Look through the listing for the word "which". Copy each line that has it.

___ RAW RECORDS

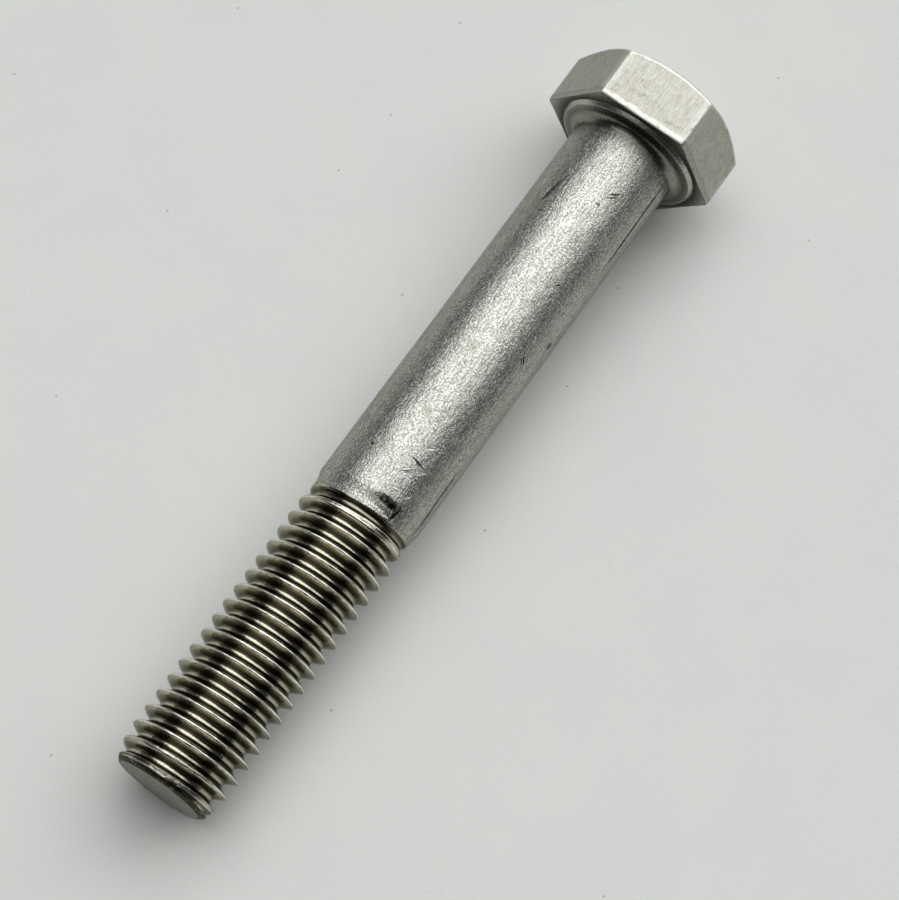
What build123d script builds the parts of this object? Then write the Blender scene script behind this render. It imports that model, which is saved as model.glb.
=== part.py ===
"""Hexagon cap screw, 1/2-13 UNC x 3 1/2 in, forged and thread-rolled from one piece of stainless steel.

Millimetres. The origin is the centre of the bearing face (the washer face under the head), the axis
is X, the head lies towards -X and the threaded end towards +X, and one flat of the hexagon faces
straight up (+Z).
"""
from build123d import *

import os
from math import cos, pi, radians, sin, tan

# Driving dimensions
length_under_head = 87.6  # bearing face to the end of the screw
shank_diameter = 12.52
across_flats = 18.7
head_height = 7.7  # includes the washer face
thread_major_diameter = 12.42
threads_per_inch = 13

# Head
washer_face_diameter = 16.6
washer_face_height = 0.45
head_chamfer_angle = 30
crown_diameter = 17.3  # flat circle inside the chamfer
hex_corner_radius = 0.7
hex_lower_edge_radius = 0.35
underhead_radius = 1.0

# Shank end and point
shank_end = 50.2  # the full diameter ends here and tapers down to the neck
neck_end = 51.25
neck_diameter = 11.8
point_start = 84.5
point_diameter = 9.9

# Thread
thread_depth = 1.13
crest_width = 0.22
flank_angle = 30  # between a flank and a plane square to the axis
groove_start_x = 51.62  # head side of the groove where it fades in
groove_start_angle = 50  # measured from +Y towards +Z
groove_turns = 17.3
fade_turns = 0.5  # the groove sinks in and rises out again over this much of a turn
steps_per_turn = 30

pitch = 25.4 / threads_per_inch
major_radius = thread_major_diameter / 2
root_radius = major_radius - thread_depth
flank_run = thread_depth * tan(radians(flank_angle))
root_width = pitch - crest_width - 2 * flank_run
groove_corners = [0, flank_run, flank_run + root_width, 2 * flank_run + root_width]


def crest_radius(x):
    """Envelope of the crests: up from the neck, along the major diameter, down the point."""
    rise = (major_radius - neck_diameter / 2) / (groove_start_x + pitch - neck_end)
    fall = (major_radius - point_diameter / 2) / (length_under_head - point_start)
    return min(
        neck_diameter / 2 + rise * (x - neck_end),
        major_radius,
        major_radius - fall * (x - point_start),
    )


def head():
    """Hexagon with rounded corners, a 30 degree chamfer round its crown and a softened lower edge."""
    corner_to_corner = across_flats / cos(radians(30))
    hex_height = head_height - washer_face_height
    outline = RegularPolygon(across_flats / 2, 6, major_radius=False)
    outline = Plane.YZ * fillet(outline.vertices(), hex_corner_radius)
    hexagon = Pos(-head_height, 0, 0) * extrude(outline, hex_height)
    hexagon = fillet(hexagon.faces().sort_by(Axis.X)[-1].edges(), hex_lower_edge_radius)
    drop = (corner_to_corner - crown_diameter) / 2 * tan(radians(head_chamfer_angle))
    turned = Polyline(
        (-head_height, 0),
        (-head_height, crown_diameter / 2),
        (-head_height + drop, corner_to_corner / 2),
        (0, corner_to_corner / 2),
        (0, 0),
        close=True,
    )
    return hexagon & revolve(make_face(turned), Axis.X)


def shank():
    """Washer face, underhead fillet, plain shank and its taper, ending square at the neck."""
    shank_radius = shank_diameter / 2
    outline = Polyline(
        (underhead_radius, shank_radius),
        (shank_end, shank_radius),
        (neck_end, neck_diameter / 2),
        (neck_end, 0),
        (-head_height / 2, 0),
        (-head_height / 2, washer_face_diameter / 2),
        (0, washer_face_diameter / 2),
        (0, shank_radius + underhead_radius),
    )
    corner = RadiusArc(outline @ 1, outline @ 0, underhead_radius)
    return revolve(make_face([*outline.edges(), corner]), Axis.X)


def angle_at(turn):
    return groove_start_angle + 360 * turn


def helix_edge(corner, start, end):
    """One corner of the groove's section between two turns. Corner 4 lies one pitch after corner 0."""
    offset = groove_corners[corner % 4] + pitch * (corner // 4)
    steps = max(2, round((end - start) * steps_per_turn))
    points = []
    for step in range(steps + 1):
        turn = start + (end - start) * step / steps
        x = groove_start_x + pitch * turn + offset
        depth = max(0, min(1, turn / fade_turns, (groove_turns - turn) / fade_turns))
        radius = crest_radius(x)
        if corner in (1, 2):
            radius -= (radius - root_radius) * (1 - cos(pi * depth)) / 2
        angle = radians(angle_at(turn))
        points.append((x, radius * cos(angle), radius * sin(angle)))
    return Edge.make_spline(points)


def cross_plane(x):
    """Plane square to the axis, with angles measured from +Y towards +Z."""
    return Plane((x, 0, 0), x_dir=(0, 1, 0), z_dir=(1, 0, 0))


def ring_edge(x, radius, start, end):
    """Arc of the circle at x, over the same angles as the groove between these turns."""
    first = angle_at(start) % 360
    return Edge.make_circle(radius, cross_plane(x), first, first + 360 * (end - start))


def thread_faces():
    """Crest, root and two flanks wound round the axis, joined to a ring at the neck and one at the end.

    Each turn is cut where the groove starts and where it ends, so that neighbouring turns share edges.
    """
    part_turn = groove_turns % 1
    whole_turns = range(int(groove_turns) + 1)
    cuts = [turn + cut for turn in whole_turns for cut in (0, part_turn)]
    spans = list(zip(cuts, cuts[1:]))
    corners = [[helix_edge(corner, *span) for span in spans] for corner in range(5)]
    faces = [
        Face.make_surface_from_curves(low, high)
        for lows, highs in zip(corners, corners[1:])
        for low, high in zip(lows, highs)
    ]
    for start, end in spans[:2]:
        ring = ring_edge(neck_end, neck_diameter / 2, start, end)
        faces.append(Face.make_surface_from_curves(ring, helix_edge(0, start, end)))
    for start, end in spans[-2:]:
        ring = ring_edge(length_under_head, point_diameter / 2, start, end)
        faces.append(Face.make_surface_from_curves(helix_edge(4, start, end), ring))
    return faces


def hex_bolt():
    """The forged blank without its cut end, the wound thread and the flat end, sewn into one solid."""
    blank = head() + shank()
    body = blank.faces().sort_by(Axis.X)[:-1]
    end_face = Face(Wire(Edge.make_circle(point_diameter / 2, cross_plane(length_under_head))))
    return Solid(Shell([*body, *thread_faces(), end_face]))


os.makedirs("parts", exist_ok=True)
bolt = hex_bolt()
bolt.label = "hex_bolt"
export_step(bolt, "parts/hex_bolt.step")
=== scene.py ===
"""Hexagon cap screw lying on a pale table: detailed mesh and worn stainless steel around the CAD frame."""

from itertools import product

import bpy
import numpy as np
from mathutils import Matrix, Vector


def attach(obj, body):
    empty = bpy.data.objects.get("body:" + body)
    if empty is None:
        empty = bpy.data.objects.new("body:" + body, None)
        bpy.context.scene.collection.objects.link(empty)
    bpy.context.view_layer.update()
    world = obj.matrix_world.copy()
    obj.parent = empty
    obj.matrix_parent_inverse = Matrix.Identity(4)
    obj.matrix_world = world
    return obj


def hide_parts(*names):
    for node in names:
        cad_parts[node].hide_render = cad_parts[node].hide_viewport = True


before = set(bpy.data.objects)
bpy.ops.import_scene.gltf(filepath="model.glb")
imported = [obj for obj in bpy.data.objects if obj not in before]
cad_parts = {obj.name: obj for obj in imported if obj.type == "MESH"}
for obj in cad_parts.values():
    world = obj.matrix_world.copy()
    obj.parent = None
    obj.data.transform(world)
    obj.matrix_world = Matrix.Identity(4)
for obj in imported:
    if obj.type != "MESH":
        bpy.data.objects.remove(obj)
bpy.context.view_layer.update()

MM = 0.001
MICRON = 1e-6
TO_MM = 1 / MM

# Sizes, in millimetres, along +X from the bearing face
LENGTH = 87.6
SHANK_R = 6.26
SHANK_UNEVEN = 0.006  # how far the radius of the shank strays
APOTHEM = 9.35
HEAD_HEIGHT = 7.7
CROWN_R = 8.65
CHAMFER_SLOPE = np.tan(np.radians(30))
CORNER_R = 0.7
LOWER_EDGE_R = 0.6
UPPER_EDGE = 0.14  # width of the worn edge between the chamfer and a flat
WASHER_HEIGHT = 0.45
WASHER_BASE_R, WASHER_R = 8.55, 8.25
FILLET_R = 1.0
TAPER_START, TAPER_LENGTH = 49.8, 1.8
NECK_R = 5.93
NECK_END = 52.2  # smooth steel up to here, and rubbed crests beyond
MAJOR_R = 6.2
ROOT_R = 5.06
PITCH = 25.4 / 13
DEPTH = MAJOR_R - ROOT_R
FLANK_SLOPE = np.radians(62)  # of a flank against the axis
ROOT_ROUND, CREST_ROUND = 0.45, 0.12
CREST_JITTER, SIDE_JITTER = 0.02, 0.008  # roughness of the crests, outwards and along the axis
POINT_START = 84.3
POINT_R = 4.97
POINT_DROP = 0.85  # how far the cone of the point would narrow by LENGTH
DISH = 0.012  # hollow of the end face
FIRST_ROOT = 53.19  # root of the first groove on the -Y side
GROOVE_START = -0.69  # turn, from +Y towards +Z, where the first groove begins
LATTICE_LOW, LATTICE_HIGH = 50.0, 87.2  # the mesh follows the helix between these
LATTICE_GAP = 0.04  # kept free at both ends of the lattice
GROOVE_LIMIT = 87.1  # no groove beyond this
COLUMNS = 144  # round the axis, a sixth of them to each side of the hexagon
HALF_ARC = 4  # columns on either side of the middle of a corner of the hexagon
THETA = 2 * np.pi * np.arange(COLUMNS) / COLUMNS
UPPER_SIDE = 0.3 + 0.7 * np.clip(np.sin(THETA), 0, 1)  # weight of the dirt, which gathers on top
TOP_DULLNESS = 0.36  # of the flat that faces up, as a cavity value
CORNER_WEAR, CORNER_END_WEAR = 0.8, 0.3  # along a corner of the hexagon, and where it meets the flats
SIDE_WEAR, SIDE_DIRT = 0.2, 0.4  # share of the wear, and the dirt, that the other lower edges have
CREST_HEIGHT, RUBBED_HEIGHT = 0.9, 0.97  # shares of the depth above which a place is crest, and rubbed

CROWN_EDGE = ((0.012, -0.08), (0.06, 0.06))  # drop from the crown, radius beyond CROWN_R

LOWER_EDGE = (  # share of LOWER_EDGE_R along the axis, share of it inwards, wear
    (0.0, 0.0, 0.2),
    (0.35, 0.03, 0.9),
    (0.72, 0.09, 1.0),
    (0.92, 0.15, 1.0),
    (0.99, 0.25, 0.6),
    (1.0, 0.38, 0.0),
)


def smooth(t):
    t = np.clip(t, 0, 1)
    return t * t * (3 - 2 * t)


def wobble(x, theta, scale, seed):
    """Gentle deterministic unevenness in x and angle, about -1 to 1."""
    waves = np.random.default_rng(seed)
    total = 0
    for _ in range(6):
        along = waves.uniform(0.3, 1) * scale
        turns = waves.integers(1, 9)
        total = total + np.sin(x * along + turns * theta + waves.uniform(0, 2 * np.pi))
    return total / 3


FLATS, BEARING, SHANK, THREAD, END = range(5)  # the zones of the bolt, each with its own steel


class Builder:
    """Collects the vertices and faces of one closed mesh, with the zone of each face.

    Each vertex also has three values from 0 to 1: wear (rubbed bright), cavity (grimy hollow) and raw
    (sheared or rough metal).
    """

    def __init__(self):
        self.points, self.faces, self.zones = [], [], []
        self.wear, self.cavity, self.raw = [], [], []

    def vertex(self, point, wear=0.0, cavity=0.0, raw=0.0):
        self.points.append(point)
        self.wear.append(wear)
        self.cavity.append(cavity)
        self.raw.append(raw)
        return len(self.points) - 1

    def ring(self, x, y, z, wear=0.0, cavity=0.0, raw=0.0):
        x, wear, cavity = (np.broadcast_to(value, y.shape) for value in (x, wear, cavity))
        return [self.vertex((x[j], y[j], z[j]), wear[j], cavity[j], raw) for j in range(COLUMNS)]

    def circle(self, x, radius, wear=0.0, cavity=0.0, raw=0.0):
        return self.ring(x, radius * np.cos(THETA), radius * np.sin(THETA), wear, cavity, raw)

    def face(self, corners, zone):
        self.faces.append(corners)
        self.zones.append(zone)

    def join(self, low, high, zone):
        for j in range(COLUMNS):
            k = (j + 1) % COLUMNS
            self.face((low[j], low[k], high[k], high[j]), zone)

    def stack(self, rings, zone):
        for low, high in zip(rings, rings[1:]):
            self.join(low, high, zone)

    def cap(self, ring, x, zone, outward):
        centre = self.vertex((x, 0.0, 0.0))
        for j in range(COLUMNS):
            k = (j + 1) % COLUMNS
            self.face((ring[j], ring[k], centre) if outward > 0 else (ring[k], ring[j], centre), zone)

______
___ RAW RECORDS

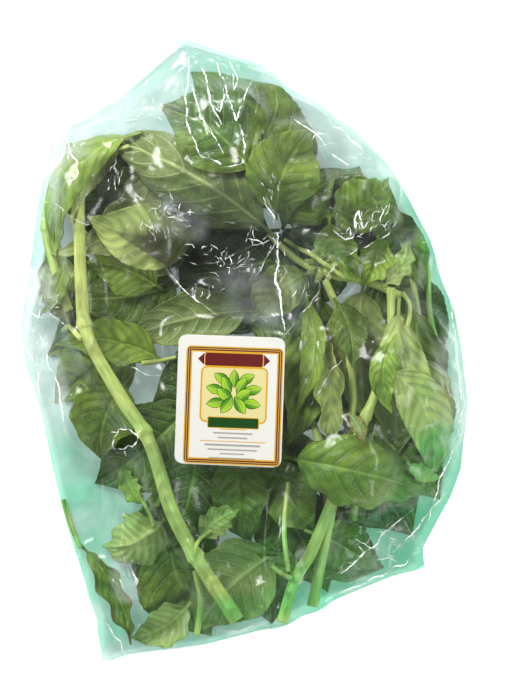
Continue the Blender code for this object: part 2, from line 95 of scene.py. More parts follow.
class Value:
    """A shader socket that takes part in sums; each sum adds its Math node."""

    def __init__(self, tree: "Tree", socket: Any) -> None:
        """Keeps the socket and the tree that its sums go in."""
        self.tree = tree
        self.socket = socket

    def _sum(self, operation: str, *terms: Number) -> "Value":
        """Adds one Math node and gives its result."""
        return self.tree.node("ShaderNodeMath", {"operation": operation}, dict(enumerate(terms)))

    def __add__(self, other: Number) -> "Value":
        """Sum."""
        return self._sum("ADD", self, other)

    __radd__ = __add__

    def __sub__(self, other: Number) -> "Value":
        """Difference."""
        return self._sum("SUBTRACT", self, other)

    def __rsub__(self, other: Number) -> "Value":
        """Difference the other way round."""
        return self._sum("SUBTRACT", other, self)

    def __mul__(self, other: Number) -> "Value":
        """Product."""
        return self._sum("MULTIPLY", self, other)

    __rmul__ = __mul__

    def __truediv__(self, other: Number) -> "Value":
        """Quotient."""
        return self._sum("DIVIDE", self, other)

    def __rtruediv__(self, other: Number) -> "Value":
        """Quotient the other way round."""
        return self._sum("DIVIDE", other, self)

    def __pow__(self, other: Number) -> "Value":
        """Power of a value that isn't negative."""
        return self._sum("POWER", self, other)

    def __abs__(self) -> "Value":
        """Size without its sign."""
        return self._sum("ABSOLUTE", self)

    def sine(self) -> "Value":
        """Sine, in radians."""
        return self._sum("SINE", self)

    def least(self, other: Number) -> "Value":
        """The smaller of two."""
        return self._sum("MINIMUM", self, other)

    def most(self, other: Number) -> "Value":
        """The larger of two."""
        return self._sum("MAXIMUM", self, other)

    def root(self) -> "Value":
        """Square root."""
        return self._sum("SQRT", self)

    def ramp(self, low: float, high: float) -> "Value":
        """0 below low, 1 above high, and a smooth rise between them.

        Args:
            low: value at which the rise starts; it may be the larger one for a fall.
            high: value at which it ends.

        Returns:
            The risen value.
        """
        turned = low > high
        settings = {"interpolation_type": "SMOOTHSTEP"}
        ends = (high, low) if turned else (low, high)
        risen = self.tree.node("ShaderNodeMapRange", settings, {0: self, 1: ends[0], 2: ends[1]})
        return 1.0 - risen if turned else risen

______
___ RAW RECORDS

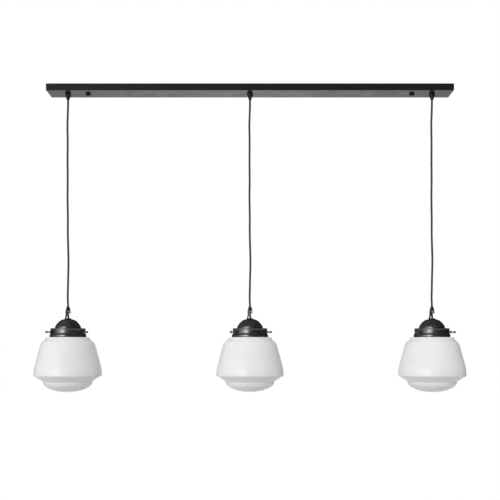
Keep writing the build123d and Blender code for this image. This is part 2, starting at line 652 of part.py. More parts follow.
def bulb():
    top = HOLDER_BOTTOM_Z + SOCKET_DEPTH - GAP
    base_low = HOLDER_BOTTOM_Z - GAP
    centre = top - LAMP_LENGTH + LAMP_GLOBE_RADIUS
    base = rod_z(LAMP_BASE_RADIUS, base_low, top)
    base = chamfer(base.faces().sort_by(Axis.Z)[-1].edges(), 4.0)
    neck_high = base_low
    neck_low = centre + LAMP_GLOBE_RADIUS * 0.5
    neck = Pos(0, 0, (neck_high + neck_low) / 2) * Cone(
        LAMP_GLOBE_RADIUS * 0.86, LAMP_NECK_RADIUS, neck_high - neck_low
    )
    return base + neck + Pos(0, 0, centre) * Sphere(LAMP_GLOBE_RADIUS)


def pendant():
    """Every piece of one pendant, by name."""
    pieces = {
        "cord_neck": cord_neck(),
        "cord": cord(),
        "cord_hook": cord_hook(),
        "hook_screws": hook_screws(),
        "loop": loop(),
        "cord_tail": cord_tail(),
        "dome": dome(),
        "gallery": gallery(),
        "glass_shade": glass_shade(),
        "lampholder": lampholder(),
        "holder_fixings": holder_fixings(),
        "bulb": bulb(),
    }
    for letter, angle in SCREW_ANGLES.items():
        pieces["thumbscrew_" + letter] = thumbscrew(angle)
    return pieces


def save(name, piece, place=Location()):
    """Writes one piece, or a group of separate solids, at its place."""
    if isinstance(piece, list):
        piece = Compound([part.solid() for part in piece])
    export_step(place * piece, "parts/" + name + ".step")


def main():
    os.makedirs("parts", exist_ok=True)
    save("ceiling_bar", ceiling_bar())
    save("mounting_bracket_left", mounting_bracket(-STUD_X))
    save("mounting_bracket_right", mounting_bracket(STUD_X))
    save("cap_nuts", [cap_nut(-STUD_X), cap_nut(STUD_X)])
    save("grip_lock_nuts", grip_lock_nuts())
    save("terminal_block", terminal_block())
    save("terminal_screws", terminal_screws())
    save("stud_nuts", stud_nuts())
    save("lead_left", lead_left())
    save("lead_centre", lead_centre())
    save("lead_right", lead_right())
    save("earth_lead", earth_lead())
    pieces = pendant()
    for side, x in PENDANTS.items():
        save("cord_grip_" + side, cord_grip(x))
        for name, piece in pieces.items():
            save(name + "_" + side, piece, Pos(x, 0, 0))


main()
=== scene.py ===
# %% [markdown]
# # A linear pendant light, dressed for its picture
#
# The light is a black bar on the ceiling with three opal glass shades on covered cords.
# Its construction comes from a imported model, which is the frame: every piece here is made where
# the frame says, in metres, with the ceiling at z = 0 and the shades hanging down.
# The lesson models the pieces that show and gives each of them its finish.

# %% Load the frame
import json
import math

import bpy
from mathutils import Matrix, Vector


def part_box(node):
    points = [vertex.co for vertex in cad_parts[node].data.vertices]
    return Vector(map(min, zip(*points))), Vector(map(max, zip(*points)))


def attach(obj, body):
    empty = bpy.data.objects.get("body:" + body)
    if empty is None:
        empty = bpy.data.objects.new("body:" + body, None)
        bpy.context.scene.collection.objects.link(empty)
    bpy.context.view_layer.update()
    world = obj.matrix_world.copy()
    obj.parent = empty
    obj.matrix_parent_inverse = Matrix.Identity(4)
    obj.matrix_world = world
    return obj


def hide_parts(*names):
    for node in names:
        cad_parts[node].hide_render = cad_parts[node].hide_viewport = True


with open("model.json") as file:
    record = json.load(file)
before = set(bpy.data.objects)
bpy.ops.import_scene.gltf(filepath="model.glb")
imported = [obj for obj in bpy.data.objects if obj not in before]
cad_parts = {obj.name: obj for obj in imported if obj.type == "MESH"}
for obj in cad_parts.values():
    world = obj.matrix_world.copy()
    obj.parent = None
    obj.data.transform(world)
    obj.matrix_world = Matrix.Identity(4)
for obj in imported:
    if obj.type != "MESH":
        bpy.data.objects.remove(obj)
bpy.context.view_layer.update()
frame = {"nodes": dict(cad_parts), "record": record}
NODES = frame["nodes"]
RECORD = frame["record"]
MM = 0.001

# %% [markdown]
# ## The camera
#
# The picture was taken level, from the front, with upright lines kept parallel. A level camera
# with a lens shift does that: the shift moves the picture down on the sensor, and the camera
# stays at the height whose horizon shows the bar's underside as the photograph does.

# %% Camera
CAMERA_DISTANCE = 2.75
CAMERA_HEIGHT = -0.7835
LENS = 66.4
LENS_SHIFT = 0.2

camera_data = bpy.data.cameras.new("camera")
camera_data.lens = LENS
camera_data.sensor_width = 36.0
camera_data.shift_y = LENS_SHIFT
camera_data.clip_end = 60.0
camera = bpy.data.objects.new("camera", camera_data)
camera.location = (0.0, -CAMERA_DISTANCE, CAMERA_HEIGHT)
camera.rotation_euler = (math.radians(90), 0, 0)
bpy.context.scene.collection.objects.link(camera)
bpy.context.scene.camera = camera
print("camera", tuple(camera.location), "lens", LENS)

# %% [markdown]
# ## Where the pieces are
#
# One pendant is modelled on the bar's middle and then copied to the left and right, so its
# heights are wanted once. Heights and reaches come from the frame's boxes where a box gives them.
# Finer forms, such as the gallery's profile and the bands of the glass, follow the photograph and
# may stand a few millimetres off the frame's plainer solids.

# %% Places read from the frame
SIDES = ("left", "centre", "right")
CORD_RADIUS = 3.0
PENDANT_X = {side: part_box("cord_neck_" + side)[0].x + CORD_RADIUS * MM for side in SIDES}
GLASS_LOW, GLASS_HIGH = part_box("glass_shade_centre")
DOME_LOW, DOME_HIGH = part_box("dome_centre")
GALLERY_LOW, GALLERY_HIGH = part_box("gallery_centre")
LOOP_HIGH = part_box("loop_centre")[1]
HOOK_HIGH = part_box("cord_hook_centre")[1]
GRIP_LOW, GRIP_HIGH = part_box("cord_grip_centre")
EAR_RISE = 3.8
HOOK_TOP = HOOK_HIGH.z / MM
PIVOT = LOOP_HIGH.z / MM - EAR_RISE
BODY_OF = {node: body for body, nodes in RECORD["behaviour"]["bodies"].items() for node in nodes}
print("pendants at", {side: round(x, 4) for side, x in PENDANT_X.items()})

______

**WRITTEN RESPONSE**
What build123d script builds the parts of this object? Then write the Blender scene script behind this render. It imports that model, which is saved as model.glb.
UPPER_SIDE = 0.3 + 0.7 * np.clip(np.sin(THETA), 0, 1)  # weight of the dirt, which gathers on top
CREST_HEIGHT, RUBBED_HEIGHT = 0.9, 0.97  # shares of the depth above which a place is crest, and rubbed
            low: value at which the rise starts; it may be the larger one for a fall.
            high: value at which it ends.
# Its construction comes from a imported model, which is the frame: every piece here is made where